Ce que c’est qu’une disparition

Il est question de torture. Il est aussi question des disparu.es, estimés à 30000. La disparition d’une personne opère une destruction de toute sa famille, et participe d’une nécrose des liens sociaux. Viennent témoigner des pères, des mères de la place de mai, au deuil impossible, tendu.es dans une attente insoutenable. 
Et à cela s’ajoute la mise en doute de la disparition par ceux-là même qui l’ont orchestrée. Peut-être ce.tte prétendu.e disparu.e est-iel à l’étranger, peut-être vit-iel sous une autre identité… La falsification des faits accompagne la morgue des dominants, de leurs avocats, et leur absence totale de culpabilité, devant les hommes et devant dieu. Celui qui a le pouvoir l'exerce aussi sur la vérité.

Le corps militaire

Les corps, les visages, les expressions de ceux qui savent qu’ils dominent sont éloquents face à à ceux des victimes. La domination ne prend pas seulement la forme d’un système politique dictatorial ou d’un uniforme.
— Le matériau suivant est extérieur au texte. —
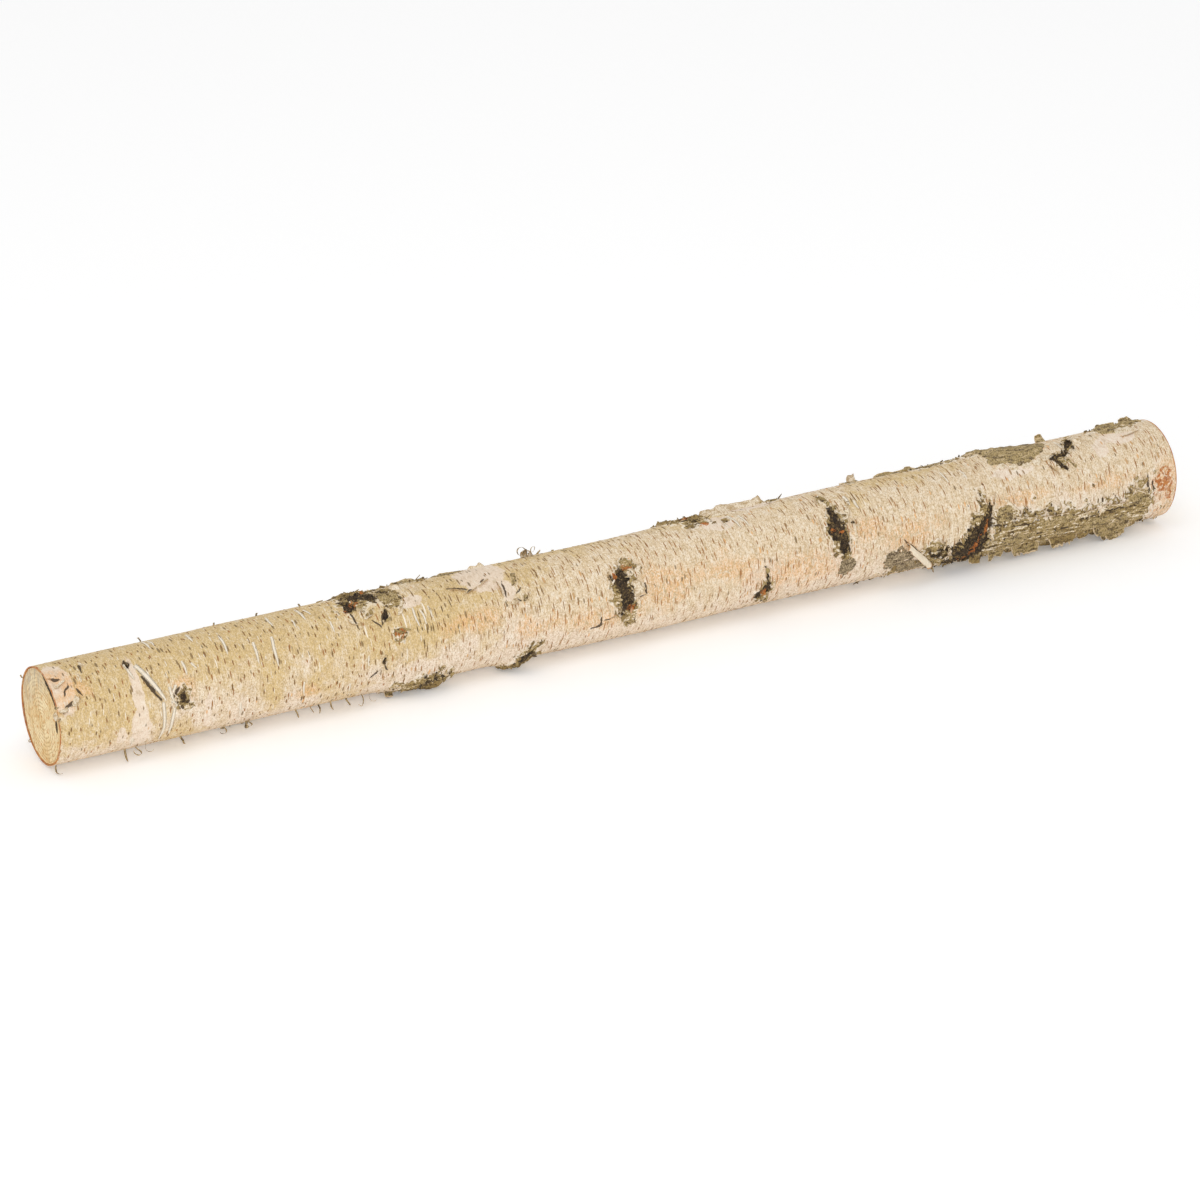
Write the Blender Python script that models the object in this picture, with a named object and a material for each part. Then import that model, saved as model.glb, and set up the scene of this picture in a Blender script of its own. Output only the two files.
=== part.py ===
"""Wood log: a one-metre length of birch pole with its bark on, sawn square at both ends, lying on its knots.

Frame: X runs along the log from the small sawn end (-X) to the large one (+X), Z is up and the log's front
faces -Y. The origin is on the floor, at the middle of the log's box. Along the log, a place is given as its
distance from the small sawn end. Round the log, it is given as a turn in degrees from the top towards the
front, so 90 is the middle of the front, 180 is the underside and -90 is the middle of the back.

The log grew as one piece, so it is one closed solid: rings of vertices, bridged from end to end and capped by
the two flat saw cuts.
"""

import math

import bmesh
import bpy
import numpy as np

# Driving dimensions, in metres; places of the sag and rise, and the sweep's reach, are shares of the length
LENGTH = 1.0
SMALL_END_RADIUS = 0.0383
LARGE_END_RADIUS = 0.0408
FLOOR_CLEARANCE = 0.0020
SWEEP_SIDE = 0.0025
SIDE_OFFSET = -0.0011
SWEEP_UP = 0.0010
SAG_PLACE = 0.47
RISE_PLACE = 0.70
SWEEP_REACH = 0.10
OVAL = 0.0006
OVAL_LEAN = 40.0
TAPER_POWER = 1.7
PRESSED = 0.0004

# The mesh grid, the bend that counts as a sharp edge in degrees, and the material slot of the saw cuts
RINGS = 97
SIDES = 32
SHARP_EDGE = 50.0
SAWN_SLOT = 1

# Grown knots: (distance along, turn, half length, half width, height), metres and degrees
KNOTS = (
    (0.102, 55, 0.012, 0.010, 0.0012),
    (0.270, 10, 0.026, 0.014, 0.0022),
    (0.481, 66, 0.018, 0.020, 0.0018),
    (0.560, 0, 0.022, 0.010, 0.0026),
    (0.605, 112, 0.014, 0.012, 0.0018),
    (0.680, 60, 0.016, 0.020, 0.0026),
    (0.800, 96, 0.020, 0.018, 0.0026),
    (0.840, -18, 0.030, 0.018, 0.0030),
    (0.215, -95, 0.020, 0.016, 0.0020),
    (0.430, -70, 0.022, 0.018, 0.0022),
    (0.715, -110, 0.022, 0.018, 0.0024),
    (0.905, -80, 0.018, 0.016, 0.0020),
    (0.389, 150, 0.013, 0.013, 0.0050),
)

# Knots that the log lies on: (distance along, turn, half length, half width). Each is as high as it takes to
# reach the floor from where it grows.
RESTING_KNOTS = (
    (0.305, 156, 0.024, 0.016),
    (0.905, 166, 0.060, 0.018),
    (0.150, -163, 0.026, 0.016),
    (0.650, -162, 0.024, 0.016),
)

# Raised plates of bark: (distance along, turn, half length, half width, height)
PLATES = (
    (0.312, -22, 0.016, 0.009, 0.0014),
    (0.346, -12, 0.015, 0.009, 0.0014),
    (0.604, -12, 0.036, 0.010, 0.0013),
    (0.758, -14, 0.028, 0.010, 0.0013),
    (0.857, 6, 0.032, 0.014, 0.0016),
    (0.965, 0, 0.022, 0.011, 0.0013),
    (0.900, 126, 0.085, 0.013, 0.0016),
)


def taper(along):
    """The log's plain radius: it grows slowly from the small end and faster near the butt."""
    share = along / LENGTH
    return SMALL_END_RADIUS + (LARGE_END_RADIUS - SMALL_END_RADIUS) * share**TAPER_POWER


def heart(along):
    """Side and up places of the pith: a gentle sweep to the back, a slight sag and then a slight rise."""
    share = along / LENGTH
    side = SIDE_OFFSET + SWEEP_SIDE * np.sin(math.pi * share)
    sag = np.exp(-(((share - SAG_PLACE) / SWEEP_REACH) ** 2))
    rise = np.exp(-(((share - RISE_PLACE) / SWEEP_REACH) ** 2))
    up = taper(along) + FLOOR_CLEARANCE + SWEEP_UP * (rise - sag)
    return side, up


def arc_between(turn, centre, radius):
    """Distance round the bark between two turns, the short way, in metres."""
    gap = (turn - centre + 180.0) % 360.0 - 180.0
    return np.radians(gap) * radius


def bump(along, turn, place, half_length, half_width, height):
    """A rounded mound: its height times a bell curve along and a bell curve round."""
    distance, centre = place
    lengthwise = (along - distance) / half_length
    crosswise = arc_between(turn, centre, taper(distance)) / half_width
    return height * np.exp(-(lengthwise**2) - crosswise**2)


def plate(along, turn, place, half_length, half_width, height):
    """A flat-topped mound: as a bump, but with fourth powers, so the edges are steeper."""
    distance, centre = place
    lengthwise = (along - distance) / half_length
    crosswise = arc_between(turn, centre, taper(distance)) / half_width
    return height * np.exp(-(lengthwise**4) - crosswise**4)


def resting_height(distance, turn):
    """How far a knot must stand proud to reach the floor and be rubbed flat by its last fraction."""
    down = -math.cos(math.radians(turn))
    return (heart(distance)[1] + PRESSED) / down - taper(distance)


def bark_radius(along, turn):
    """Distance from the pith to the bark's surface: taper, a slight oval, knots and plates."""
    radius = taper(along) + OVAL * np.cos(np.radians(2.0 * turn - OVAL_LEAN))
    for distance, centre, half_length, half_width, height in KNOTS:
        radius = radius + bump(along, turn, (distance, centre), half_length, half_width, height)
    for distance, centre, half_length, half_width, height in PLATES:
        radius = radius + plate(along, turn, (distance, centre), half_length, half_width, height)
    for distance, centre, half_length, half_width in RESTING_KNOTS:
        height = resting_height(distance, centre)
        radius = radius + plate(along, turn, (distance, centre), half_length, half_width, height)
    return radius


def ring_points(along):
    """One ring of the bark, starting at the top and turning towards the front."""
    turn = np.arange(SIDES) * 360.0 / SIDES
    radius = bark_radius(along, turn)
    side, up = heart(along)
    angle = np.radians(turn)
    x = np.full(SIDES, along - LENGTH / 2.0)
    y = side - radius * np.sin(angle)
    z = np.maximum(up + radius * np.cos(angle), 0.0)
    return np.column_stack((x, y, z))


def principled(name, colour, roughness):
    """A plain Principled material."""
    material = bpy.data.materials.new(name)
    material.use_nodes = True
    shader = material.node_tree.nodes["Principled BSDF"]
    shader.inputs["Base Color"].default_value = (*colour, 1.0)
    shader.inputs["Roughness"].default_value = roughness
    shader.inputs["Metallic"].default_value = 0.0
    return material


def bark_material():
    """Cream-pink birch bark."""
    return principled("bark", (0.78, 0.65, 0.50), 0.75)


def sawn_wood_material():
    """Pale straw wood of the saw cuts."""
    return principled("sawn_wood", (0.70, 0.52, 0.30), 0.85)


def build_log():
    """Rings bridged into one closed skin, with a flat face at each saw cut."""
    bm = bmesh.new()
    rings = []
    for index in range(RINGS):
        points = ring_points(LENGTH * index / (RINGS - 1))
        rings.append([bm.verts.new(point) for point in points.tolist()])
    for before, after in zip(rings[:-1], rings[1:]):
        for side in range(SIDES):
            ahead = (side + 1) % SIDES
            bm.faces.new((before[side], before[ahead], after[ahead], after[side]))
    small_cut = bm.faces.new(rings[0][::-1])
    large_cut = bm.faces.new(rings[-1])
    small_cut.material_index = SAWN_SLOT
    large_cut.material_index = SAWN_SLOT
    bmesh.ops.recalc_face_normals(bm, faces=bm.faces[:])
    mesh = bpy.data.meshes.new("log")
    bm.to_mesh(mesh)
    bm.free()
    mesh.materials.append(bark_material())
    mesh.materials.append(sawn_wood_material())
    mesh.shade_smooth()
    mesh.set_sharp_from_angle(angle=math.radians(SHARP_EDGE))
    log = bpy.data.objects.new("log", mesh)
    bpy.context.collection.objects.link(log)
    return log


for leftover in list(bpy.data.objects):
    bpy.data.objects.remove(leftover, do_unlink=True)
build_log()
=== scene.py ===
"""Looks of the wood log: birch bark with knots, raised plates, lenticels, paper curls and two sawn ends.

Laid out as a Blender add-on and run as a script. Every piece is a numpy surface round the log. A place on
the log is a distance along it from the small sawn end, in metres, and a turn round it in degrees, from the
top towards the front: 90 is the middle of the front, 180 the underside and -90 the middle of the back. A
heading on the bark is 0 along the log and 90 down its front.
"""

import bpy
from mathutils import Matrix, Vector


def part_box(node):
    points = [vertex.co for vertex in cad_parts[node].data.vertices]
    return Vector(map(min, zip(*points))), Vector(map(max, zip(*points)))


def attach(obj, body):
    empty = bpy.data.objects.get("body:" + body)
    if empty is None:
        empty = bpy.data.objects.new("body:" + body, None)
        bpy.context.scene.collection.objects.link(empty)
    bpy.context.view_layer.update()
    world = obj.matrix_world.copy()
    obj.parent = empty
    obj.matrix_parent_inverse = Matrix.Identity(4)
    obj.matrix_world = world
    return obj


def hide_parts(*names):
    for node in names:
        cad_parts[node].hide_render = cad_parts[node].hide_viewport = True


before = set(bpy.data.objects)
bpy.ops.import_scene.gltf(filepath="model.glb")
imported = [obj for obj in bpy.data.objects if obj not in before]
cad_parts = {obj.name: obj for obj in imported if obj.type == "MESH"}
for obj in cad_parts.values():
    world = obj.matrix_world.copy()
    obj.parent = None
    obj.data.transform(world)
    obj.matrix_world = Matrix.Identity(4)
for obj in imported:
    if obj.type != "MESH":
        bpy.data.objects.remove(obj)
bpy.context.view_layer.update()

import math

import bpy
import numpy as np
from bpy.props import FloatProperty, FloatVectorProperty, IntProperty, PointerProperty
from mathutils import Vector

bl_info = {
    "name": "Wood Log",
    "version": (1, 0, 0),
    "blender": (4, 5, 0),
    "location": "3D View > Sidebar > Wood Log",
    "description": "Birch bark, sawn ends, knots and paper curls of a wood log, and its stage",
    "category": "Object",
}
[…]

Elle s’incarne aussi dans des tons de voix, des ports de tête ou de poitrine, des regards sélectifs. A leur procès-même, bien qu’accusés, les dominants conservent tout un habitus de mépris et d’assurance. Il n'y a là que des hommes. On pense à L'art de tournage en rond, de Serge Giguère et Maurice Bulbulian, qui, en 1985 également, filmaient le Conférence constitutionnelle sur les peuples autochtones du Canada : tout dans les corps, les gestes et les voix des autochtones et des ministres des provinces disaient deux façons d'envisager le monde, et la politique.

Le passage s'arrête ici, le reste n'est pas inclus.